* DIRECTIONS FOR THIS TASK:
The lines to extract run from the first line of the entries through the line that contains "wasm.setup();"; reproduce exactly those lines and no others.

┌─ EXERCISE DATA

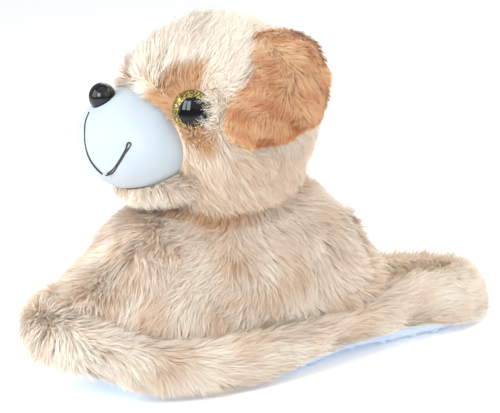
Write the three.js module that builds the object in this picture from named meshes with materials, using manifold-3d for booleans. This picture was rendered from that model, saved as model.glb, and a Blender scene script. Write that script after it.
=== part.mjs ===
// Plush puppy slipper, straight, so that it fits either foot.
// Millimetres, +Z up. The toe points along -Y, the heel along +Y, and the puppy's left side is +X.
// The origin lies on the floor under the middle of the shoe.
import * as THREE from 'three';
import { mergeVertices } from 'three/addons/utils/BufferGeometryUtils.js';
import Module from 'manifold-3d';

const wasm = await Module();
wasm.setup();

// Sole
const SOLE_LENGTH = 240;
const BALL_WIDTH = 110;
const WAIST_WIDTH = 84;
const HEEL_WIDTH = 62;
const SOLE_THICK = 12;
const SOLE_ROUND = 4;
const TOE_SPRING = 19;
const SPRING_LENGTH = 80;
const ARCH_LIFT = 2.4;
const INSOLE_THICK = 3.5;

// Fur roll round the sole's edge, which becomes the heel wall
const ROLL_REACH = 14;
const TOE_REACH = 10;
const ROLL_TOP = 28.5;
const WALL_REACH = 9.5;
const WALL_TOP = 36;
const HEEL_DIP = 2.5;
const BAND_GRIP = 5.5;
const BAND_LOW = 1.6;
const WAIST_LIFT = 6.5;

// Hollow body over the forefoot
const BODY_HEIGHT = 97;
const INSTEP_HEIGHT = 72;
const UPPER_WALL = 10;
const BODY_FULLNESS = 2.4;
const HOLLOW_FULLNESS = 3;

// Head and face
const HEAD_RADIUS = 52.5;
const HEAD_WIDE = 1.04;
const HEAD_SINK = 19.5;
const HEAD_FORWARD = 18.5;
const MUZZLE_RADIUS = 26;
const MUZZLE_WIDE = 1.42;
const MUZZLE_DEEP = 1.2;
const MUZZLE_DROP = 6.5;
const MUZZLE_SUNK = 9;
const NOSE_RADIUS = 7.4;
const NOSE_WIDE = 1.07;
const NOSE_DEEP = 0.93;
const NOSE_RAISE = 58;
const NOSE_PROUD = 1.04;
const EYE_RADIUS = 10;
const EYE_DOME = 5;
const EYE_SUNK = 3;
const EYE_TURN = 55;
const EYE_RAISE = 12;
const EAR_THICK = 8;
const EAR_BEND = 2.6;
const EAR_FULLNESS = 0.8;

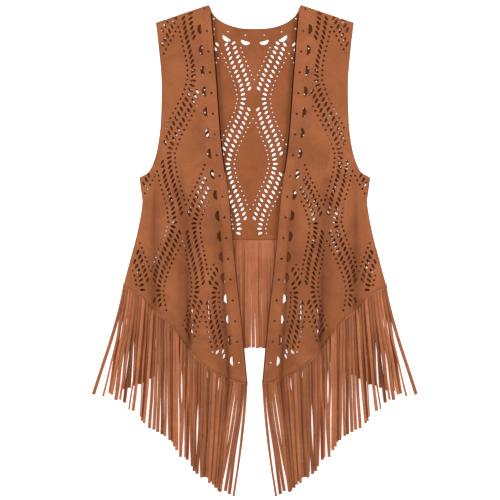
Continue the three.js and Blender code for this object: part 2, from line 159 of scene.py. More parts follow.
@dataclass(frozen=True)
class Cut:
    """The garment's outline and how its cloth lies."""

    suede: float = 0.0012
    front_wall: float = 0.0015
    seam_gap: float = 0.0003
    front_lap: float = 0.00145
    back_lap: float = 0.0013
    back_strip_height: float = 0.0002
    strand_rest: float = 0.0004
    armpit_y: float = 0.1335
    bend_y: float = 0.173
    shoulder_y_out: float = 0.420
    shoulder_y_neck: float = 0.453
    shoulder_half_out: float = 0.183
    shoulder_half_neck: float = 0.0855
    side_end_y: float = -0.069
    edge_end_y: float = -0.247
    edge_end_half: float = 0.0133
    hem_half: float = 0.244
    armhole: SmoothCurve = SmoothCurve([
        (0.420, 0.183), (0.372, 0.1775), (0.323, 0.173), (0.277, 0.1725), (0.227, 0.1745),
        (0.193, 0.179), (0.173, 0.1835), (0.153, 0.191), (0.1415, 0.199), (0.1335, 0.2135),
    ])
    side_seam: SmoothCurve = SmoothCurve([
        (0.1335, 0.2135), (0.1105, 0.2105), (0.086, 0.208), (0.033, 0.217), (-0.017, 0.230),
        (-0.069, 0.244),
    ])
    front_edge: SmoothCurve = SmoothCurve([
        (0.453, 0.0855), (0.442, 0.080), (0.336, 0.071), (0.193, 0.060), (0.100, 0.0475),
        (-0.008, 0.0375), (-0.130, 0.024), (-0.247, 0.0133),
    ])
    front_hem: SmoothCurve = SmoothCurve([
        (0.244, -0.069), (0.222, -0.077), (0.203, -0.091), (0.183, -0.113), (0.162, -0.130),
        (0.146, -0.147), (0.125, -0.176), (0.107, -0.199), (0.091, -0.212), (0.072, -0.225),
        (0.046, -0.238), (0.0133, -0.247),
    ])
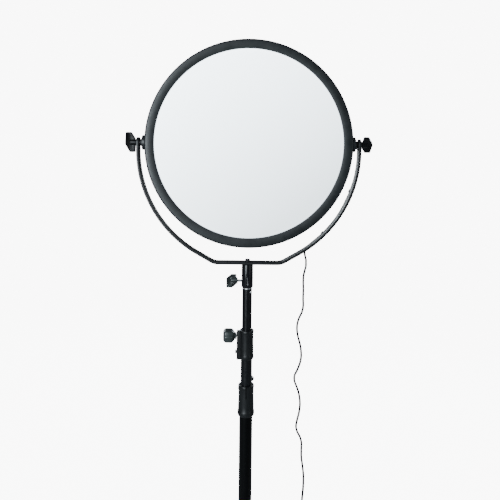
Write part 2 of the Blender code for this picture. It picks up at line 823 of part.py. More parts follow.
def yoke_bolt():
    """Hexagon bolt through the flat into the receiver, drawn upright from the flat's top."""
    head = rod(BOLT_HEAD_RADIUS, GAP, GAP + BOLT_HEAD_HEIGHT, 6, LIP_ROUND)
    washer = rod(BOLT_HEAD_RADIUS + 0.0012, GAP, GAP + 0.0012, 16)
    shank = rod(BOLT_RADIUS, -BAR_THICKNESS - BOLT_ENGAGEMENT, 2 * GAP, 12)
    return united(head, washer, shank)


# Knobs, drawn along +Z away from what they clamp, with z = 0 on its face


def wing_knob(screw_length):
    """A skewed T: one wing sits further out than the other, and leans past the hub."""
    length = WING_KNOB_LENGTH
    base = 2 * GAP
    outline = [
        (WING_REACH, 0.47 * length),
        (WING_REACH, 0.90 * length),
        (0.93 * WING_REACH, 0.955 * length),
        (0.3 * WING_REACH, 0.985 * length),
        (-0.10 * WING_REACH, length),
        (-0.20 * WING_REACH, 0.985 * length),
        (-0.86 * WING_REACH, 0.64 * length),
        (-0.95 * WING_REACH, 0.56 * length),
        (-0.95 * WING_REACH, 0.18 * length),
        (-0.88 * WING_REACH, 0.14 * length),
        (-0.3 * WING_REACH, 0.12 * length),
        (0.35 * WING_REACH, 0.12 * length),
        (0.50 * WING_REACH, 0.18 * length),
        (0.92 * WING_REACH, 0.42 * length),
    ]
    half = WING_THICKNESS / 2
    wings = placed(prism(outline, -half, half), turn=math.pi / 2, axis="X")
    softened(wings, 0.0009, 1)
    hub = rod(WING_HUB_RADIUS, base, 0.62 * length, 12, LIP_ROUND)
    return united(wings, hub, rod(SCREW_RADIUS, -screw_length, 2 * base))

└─

* COMPLETE RESPONSE:
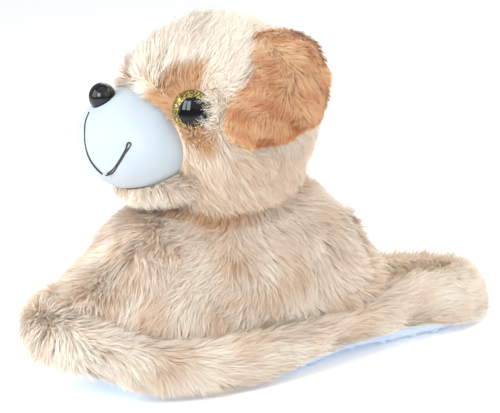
Write the three.js module that builds the object in this picture from named meshes with materials, using manifold-3d for booleans. This picture was rendered from that model, saved as model.glb, and a Blender scene script. Write that script after it.
=== part.mjs ===
// Plush puppy slipper, straight, so that it fits either foot.
// Millimetres, +Z up. The toe points along -Y, the heel along +Y, and the puppy's left side is +X.
// The origin lies on the floor under the middle of the shoe.
import * as THREE from 'three';
import { mergeVertices } from 'three/addons/utils/BufferGeometryUtils.js';
import Module from 'manifold-3d';

const wasm = await Module();
wasm.setup();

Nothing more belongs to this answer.